Capriles however has refused to concede defeat, claiming that the vote was riddled with irregularities.

In a May 3 interview with US Spanish-language network Univision, President Barack Obama refused to say whether Washington recognized Maduro as the winner of the April vote.

"I believe (the United States) is committing a grave mistake, one more in its policy towards Latin America," Maduro said in an interview with the Caracas-based Telesur network.

"It is making a tremendous mistake because Venezuela plays a leadership role in Latin America and the world," he said, highlighting the visit to Caracas on Sunday of Chinese vice president Li Yuanchao, and his own upcoming visit to Russia.

Maduro believes that Obama was "convinced" by his advisors to refuse to recognize the election results. "They promised him that I would be ousted in 24 or 48 hours, or that there would be a violent crisis in the country," he claimed.

When asked about Venezuela, Obama told Univision that the entire region "has been watching the violence, the protests, the crackdowns on the opposition" following the controversial election.

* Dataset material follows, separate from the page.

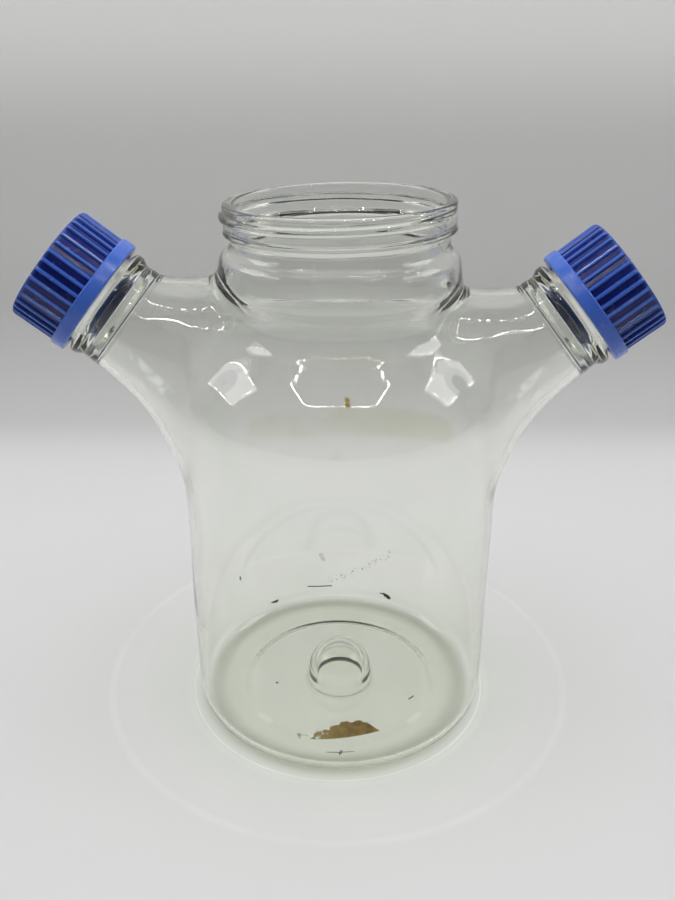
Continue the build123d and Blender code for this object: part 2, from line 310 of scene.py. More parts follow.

The day after the interview Maduro blasted Obama in a speech as the "grand chief of devils," and claimed that the US president had given "his blessing for the fascist right wing to attack Venezuela's democracy."

Washington and Caracas have had testy relations since Chavez -- Venezuela's president for 14 years until his death in March -- was in power, and have not exchanged ambassadors since 2010.

Venezuela sits atop the world's largest proven oil reserves, and Chavez had harnessed its wealth to support popular social programs and grant aid to fellow leftist leaders across the region.

Maduro, a former bus driver and union organizer, was a member of Chavez's inner circle who served as his vice president and foreign minister.